The year 2010 witnessed continued growth in the enterprise WiFi deployments. The growth was fueled by the latest 802.11n revision to WiFi technology in the late 2009 and ready availability of WiFi in most consumer electronic devices launched in 2010, including the smart phones, printers, scanners, cameras, tablets, TVs, etc. The year 2010 also witnessed popularity of the specialized WiFi centric devices, such as MiFi.

However, the year 2010 also has some major WiFi security revelations/incidents in its kitty, which re-emphasize the continued need for adoption of the best practices for secure Wi-Fi deployment/usage. Here is the run-down on significant WiFi insecurity events which we witnessed in 2010:

  • Windows 7 virtual WiFi can turn a machine into a soft Rogue, which took Rogue AP thinking to a new level beyond the commercially available AP hardware.

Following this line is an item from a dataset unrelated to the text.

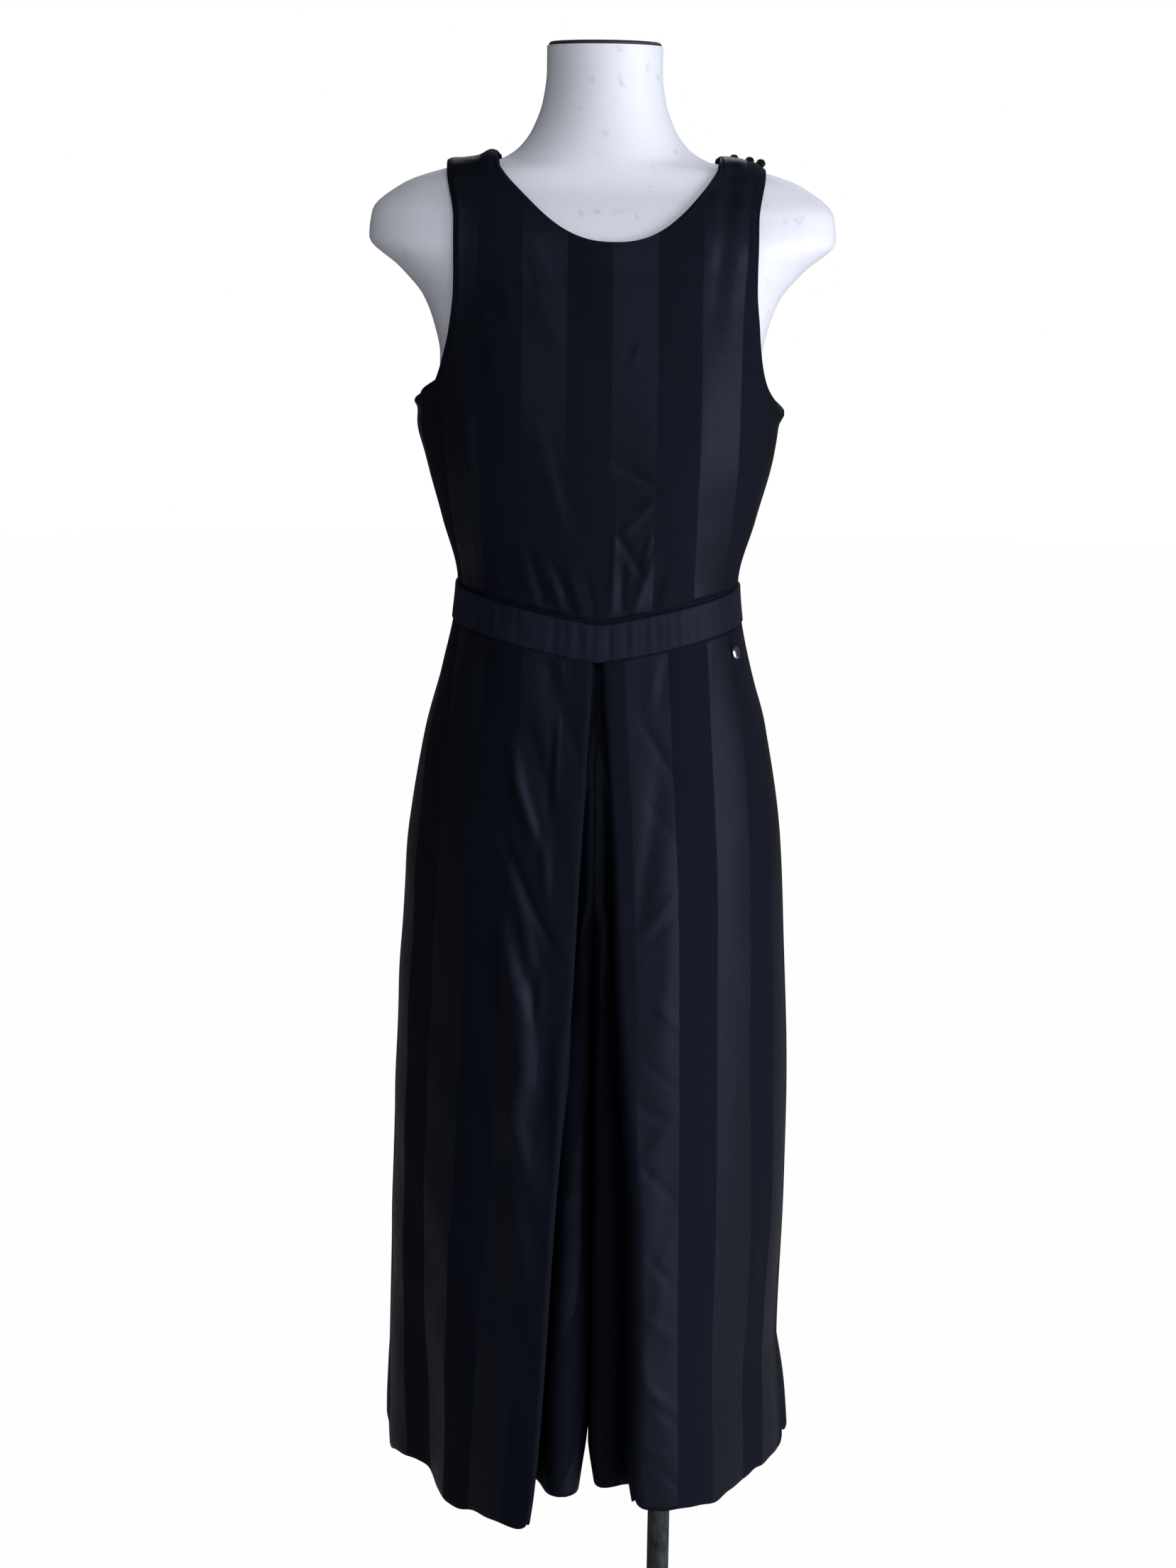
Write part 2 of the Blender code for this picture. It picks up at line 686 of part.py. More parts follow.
def back_section(leg, height):
    """Back panel's section: its face, and the rest round to the seat seam or the inseam."""
    _, sizes = LEGS[leg]
    depth = sizes.at("back", height)
    end_y = rise(height, BACK_RISE_START, depth)
    run = depth - end_y
    inner = run_place(run, height)
    turn = min(BACK_TURN, run)
    outline = oval_run(
        sizes.at("half_width", height), depth, sizes.at("back_round", height), inner + turn
    )
    line = list(outline)
    last_y = outline[-1][1]
    end_y = min(end_y, last_y)
    for step in range(1, BACK_TURN_STEPS + 1):
        angle = math.pi / 2 * step / BACK_TURN_STEPS
        line.append((inner + turn * (1 - math.sin(angle)), last_y - turn * (1 - math.cos(angle))))
    if line[-1][1] - end_y > NEAR:
        line.append((inner, end_y))
    turn_start = next(i for i, point in enumerate(line) if point[0] < inner + BACK_TURN + NEAR)
    return line[:turn_start + 1], line[turn_start:], run


def fold_depth(panel, leg, across, height):
    """Outward depth of the hanging folds at a place on a panel."""
    total = 0.0
    for row in FOLDS:
        fold = dict(zip(FOLD_COLUMNS, row))
        if (fold["panel"], fold["leg"]) != (panel, leg):
            continue
        strength = ease_in_out((fold["top"] - height) / (fold["top"] - HEM))
        total += fold["depth"] * strength * math.exp(-((across - fold["across"]) / fold["width"]) ** 2)
    return total


def with_folds(section, panel, leg, height):
    """Moves a section's points outward by the folds."""
    heading = np.gradient(section, axis=0)
    heading /= np.linalg.norm(heading, axis=1, keepdims=True)
    sign = 1 if panel == "front" else -1
    outward = np.column_stack((-heading[:, 1], heading[:, 0])) * sign
    places = np.linspace(0.0, 1.0, len(section))
    depths = np.array([fold_depth(panel, leg, place, height) for place in places])
    fade = np.clip(np.minimum(places, 1 - places) / FOLD_FADE, 0.0, 1.0)
    return section + outward * (depths * fade)[:, None]


def trouser_line(face, leg, height):
    """Evenly spaced points of a panel's section, and how far its seat seam has run in."""
    if face == "front":
        outside, behind, under, run = front_section(leg, height)
        behind = resample(behind, RETURN_COLUMNS)[1:]
        under = resample(under, INNER_COLUMNS[face] - RETURN_COLUMNS)[1:]
        inside = np.vstack((behind, under))
    else:
        outside, inner, run = back_section(leg, height)
        inside = resample(inner, INNER_COLUMNS[face])[1:]
    line = with_folds(resample(outside, FACE_COLUMNS[face]), face, leg, height)
    return np.vstack((line, inside)), run


def trouser_heights(face, place, share):
    """Row heights of a trouser column: hem to crotch, then crotch to the waist seam."""
    hem = HEM + HEM_WAVE * math.sin(place * 2 * math.pi * HEM_WAVES)
    top = waist_line(face, "foot", share) - SEAM
    heights = [hem + (CROTCH - hem) * step / LEG_ROWS for step in range(LEG_ROWS)]
    for step in range(HIP_ROWS + 1):
        heights.append(CROTCH + (top - CROTCH) * (step / HIP_ROWS) ** HIP_CROWD)
    return heights


def trouser_panel(face, leg):
    side, _ = LEGS[leg]
    columns = FACE_COLUMNS[face] + INNER_COLUMNS[face] + 1
    waist, _ = trouser_line(face, leg, WAIST_FOOT_SIDE)
    shares = waist[:, 0] / waist[0, 0]
    rows = len(trouser_heights(face, 0.0, 1.0))
    middle = np.zeros((rows, columns, 3))
    open_end = np.zeros(rows, dtype=bool)
    for column in range(columns):
        place = min(1.0, column / FACE_COLUMNS[face])
        for row, height in enumerate(trouser_heights(face, place, shares[column])):
            line, run = trouser_line(face, leg, height)
            open_end[row] = run < SHORT_RUN
            middle[row, column] = (side * line[column, 0], line[column, 1], height)
    toward = -1 if face == "front" else 1
    middle[:, 0, 1] = toward * SEAM / 2
    below = middle[:, -1, 2] <= CROTCH + NEAR
    middle[below, -1, 1] = CROTCH_Y + toward * SEAM / 2
    normals = grid_normals(middle) * side * toward
    flatten(normals, (slice(None), 0), 1)
    flatten(normals, (np.flatnonzero(below), -1), 1)
    flatten(normals, (np.flatnonzero(open_end), -1), 0)
    flatten(normals, (rows - 1, slice(None)), 2)
    flatten(normals, (0, slice(None)), 2)
    return middle, normals


def keep_to_side(bm, side):
    """Keeps a leg's cloth on its own side of the body's middle plane."""
    for vert in bm.verts:
        vert.co.x = side * max(side * vert.co.x, SEAM / 2)


# ---- dress form, stand and small pieces -----------------------------------------------------------

def form_levels():
    """Ring heights: wide apart under the clothes, close on the shoulders and neck."""
    hidden = [FORM_FOOT, 0.876, 0.893, 0.925, 0.970, 1.020, 1.075, 1.135, 1.200, 1.265]
    arms = [1.315 + 0.0245 * step for step in range(5)]
    caps = [1.4375 + 0.0105 * step for step in range(6)]
    shoulders = [1.4965 + 0.0035 * step for step in range(9)]
    neck = [1.532, 1.547, 1.571, 1.596, NECK_TOP]
    return hidden + arms + caps + shoulders + neck


def form_ring(height):
    ring = []
    power = form_size("roundness", height)
    for step in range(FORM_SEGMENTS):
        turn = 2 * math.pi * step / FORM_SEGMENTS
        across = math.copysign(abs(math.cos(turn)) ** (2 / power), math.cos(turn))
        depth = math.copysign(abs(math.sin(turn)) ** (2 / power), math.sin(turn))
        face = "back" if depth > 0 else "front"
        ring.append((across * form_size("half_width", height), depth * form_size(face, height), height))
    return ring


def form_body():
    """The torso: a disc extruded up through every ring, closed at its foot and neck."""
    bm = bmesh.new()
    bmesh.ops.create_circle(bm, cap_ends=True, segments=FORM_SEGMENTS, radius=1.0)
    place = bm.verts.layers.int.new("place")
    for number, vert in enumerate(bm.verts):
        vert[place] = number
    levels = form_levels()
    cap = bm.faces[:][0]
    for height in levels:
        if height != levels[0]:
            cap = grow(bm, cap)
        ring = form_ring(height)
        for vert in cap.verts:
            vert.co = ring[vert[place]]
    return bm


def bored(plain, radius, foot, top, surface, parent):
    """Cuts an upright round bore into an object with a cutter that stays out of the build."""
    bm = bmesh.new()
    bmesh.ops.create_cone(
        bm,
        cap_ends=True,
        segments=ROUND_SEGMENTS,
        radius1=radius,
        radius2=radius,
        depth=top - foot,
    )
    bmesh.ops.translate(bm, verts=bm.verts, vec=(0.0, 0.0, (top + foot) / 2))
    cutter = finish_object(plain.name + "_cutter", bm, surface, parent)
    cutter.hide_render = True
    cutter.display_type = "WIRE"
    cut = plain.modifiers.new("bore", "BOOLEAN")
    cut.operation = "DIFFERENCE"
    cut.object = cutter


def base_profile():
    """Round plate with a softened edge, a low slope and a collar for the pole."""
    return (
        (BASE_RADIUS - SOFT_EDGE, 0.0),
        (BASE_RADIUS, SOFT_EDGE),
        (BASE_RADIUS, BASE_EDGE - SOFT_EDGE),
        (BASE_RADIUS - SOFT_EDGE, BASE_EDGE),
        (COLLAR_RADIUS + COLLAR_FILLET, BASE_HEIGHT),
        (COLLAR_RADIUS, BASE_HEIGHT + COLLAR_FILLET),
        (COLLAR_RADIUS, COLLAR_HEIGHT - SOFT_EDGE),
        (COLLAR_RADIUS - SOFT_EDGE, COLLAR_HEIGHT),
    )


def ball_profile():
    """A small shank button: a round ball on a short flat foot."""
    profile = []
    sweep = BUTTON_CROWN_TURN - BUTTON_FOOT_TURN
    for step in range(BUTTON_STEPS + 1):
        turn = BUTTON_FOOT_TURN + sweep * step / BUTTON_STEPS
        profile.append((BUTTON_RADIUS * math.cos(turn), BUTTON_RADIUS * math.sin(turn)))
    return profile


def stud_profile():
    """A plain stud: a thin rim under a low dome."""
    rim = STUD_HEIGHT * STUD_RIM
    profile = [(STUD_RADIUS, 0.0), (STUD_RADIUS, rim)]
    for step in range(1, STUD_STEPS):
        turn = math.pi / 2 * step / STUD_STEPS
        profile.append((STUD_RADIUS * math.cos(turn), rim + (STUD_HEIGHT - rim) * math.sin(turn)))
    return profile


def cap_profile():
    return (
        (NECK_CAP_RADIUS, 0.0),
        (NECK_CAP_RADIUS, NECK_CAP_HEIGHT / 2),
        (NECK_CAP_RADIUS - NECK_CAP_HEIGHT / 2, NECK_CAP_HEIGHT),
    )


def build_form(body):
    finish_object("form_torso", form_body(), material("form_white", "form"), body, FORM_SMOOTH)
    rubber = material("neck_black", "neck")
    cap = finish_object("form_neck_cap", turned(cap_profile(), ROUND_SEGMENTS), rubber, body)
    cap.location = (0.0, 0.0, NECK_TOP + SEAM)


def build_stand(root):
    plate = material("base_black_steel", "base")
    base = finish_object("stand_base", turned(base_profile(), BASE_SEGMENTS), plate, root)
    bored(base, POLE_RADIUS + SEAM, BASE_EDGE, COLLAR_HEIGHT + BORE_OVERRUN, plate, root)
    top = FORM_FOOT - SEAM
    pole_profile = ((POLE_RADIUS, BASE_EDGE + SEAM), (POLE_RADIUS, top))
    steel = material("stand_black_steel", "pole")
    finish_object("stand_pole", turned(pole_profile, ROUND_SEGMENTS), steel, root)
    socket_foot = top - SOCKET_HEIGHT
    socket_profile = (
        (SOCKET_RADIUS - SOFT_EDGE / 2, socket_foot),
        (SOCKET_RADIUS, socket_foot + SOFT_EDGE / 2),
        (SOCKET_RADIUS, top),
    )
    grey = material("socket_steel", "socket")
    socket = finish_object("form_socket", turned(socket_profile, ROUND_SEGMENTS), grey, root)
    bored(
        socket, POLE_RADIUS + SEAM, socket_foot - BORE_OVERRUN, top + BORE_OVERRUN, grey, root
    )


def build_bodice(body):
    for face in ("front", "back"):
        cloth = material("bodice_cloth_" + face, "cloth")
        bm = wall(*bodice_panel(face), CLOTH)
        finish_object(face + "_bodice", bm, cloth, body, CLOTH_SMOOTH)


def build_waist(body):
    for face in ("front", "back"):
        band = material("waistband_cloth_" + face, "band")
        bm = wall(*waistband_panel(face), BAND_CLOTH)
        finish_object("waistband_" + face, bm, band, body, CLOTH_SMOOTH)
        strip = material("piping_cloth_" + face, "piping")
        bm = wall(*piping_panel(face), PIPING_CLOTH)
        finish_object("waist_piping_" + face, bm, strip, body, CLOTH_SMOOTH)


def build_trousers(body):
    for face in ("front", "back"):
        for leg, (side, _) in LEGS.items():
            name = "trouser_" + face + "_" + leg
            cloth = material("trouser_cloth_" + face + "_" + leg, "cloth")
            bm = wall(*trouser_panel(face, leg), CLOTH)
            keep_to_side(bm, side)
            finish_object(name, bm, cloth, body, CLOTH_SMOOTH)


def build_buttons(body):
    foot = BUTTON_RADIUS * math.sin(BUTTON_FOOT_TURN)
    lift = CLOTH / 2 + SEAM + BUTTON_LIFT - foot
    for number, across in enumerate(BUTTON_PLACES, 1):
        jet = material("button_jet_%d" % number, "jet")
        name = "shoulder_button_%d" % number
        button = finish_object(name, turned(ball_profile(), BUTTON_SEGMENTS), jet, body)
        button.location = (across, 0.0, ridge_height(across) + lift)


def stud_place():
    """Point and outward direction on the left front panel where the stud sits."""
    bm = wall(*trouser_panel("front", "left"), CLOTH)
    bm.normal_update()
    panel = BVHTree.FromBMesh(bm)
    bm.free()
    straight_back = Vector((0.0, 1.0, 0.0))
    point, outward, _, _ = panel.ray_cast(Vector((STUD_ACROSS, -1.0, STUD_UP)), straight_back)
    return point, outward if outward.y < 0 else -outward


def build_stud(body):
    silver = material("stud_silver", "silver")
    stud = finish_object("hip_stud", turned(stud_profile(), STUD_SEGMENTS), silver, body)
    point, outward = stud_place()
    stud.location = point + outward * STUD_LIFT
    stud.rotation_euler = outward.to_track_quat("Z", "Y").to_euler()


def main():
    clear_scene()
    root = bpy.data.objects.new("pole_axis", None)
    bpy.context.scene.collection.objects.link(root)
    body = bpy.data.objects.new("body_axis", None)
    bpy.context.scene.collection.objects.link(body)
    body.parent = root
    body.location = (-POLE_OFFSET, 0.0, 0.0)
    build_form(body)
    build_stand(root)
    build_bodice(body)
    build_waist(body)
    build_trousers(body)
    build_buttons(body)
    build_stud(body)


main()
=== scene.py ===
# %% [markdown]
# # A sleeveless jumpsuit on a dress form
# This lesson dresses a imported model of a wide-leg jumpsuit. The model gives a stiff, coarse cloth
# wall for each cut piece. Here every cut piece is made again as a fine thin sheet on the same
# form, and then gets what a sewn garment has: stripes, creases, puckers and thread.

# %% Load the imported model
import math

import bmesh
import bpy
import numpy as np
from mathutils import Matrix, Vector


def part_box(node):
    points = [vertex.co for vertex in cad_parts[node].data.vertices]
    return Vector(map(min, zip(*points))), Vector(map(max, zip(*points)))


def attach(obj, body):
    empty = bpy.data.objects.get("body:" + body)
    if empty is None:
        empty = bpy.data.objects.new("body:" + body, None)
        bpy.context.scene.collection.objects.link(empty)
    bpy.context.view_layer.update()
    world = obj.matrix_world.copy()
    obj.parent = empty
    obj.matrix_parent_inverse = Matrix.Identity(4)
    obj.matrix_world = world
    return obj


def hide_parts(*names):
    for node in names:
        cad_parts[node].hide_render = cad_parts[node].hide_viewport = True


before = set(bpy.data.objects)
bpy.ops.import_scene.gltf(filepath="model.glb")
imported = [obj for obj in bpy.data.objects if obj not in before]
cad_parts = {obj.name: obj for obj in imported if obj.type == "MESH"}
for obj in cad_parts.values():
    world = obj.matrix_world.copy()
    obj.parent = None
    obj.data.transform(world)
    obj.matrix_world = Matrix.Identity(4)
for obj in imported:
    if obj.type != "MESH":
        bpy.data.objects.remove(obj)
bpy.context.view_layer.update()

# %% [markdown]
# ## The camera
# The view is a standing person's, from in front at the height of the form's shoulders, tipped
# down by 13 degrees and very slightly rolled. The camera comes first.

# %% Camera
CAMERA_PLACE = (-0.0807, -2.40, 1.50)
CAMERA_TIP = math.radians(13.0)
CAMERA_ROLL = math.radians(0.75)
CAMERA_LENS = 59.9
CAMERA_SENSOR = 36.0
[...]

  • Insecurity exposed due to MiFi like devices after the WiFi malfunction was experienced at two major trade shows in 2010 due to these devices – the first one was Google’s first public demo of Google TV and second was iPhone 4 launch at Apple Worldwide Developers Conference. Though this manifested as performance problem, it did show how easy it had become to set up personal HoneyPot AP or Hotspot AP on enterprise premises. Read more…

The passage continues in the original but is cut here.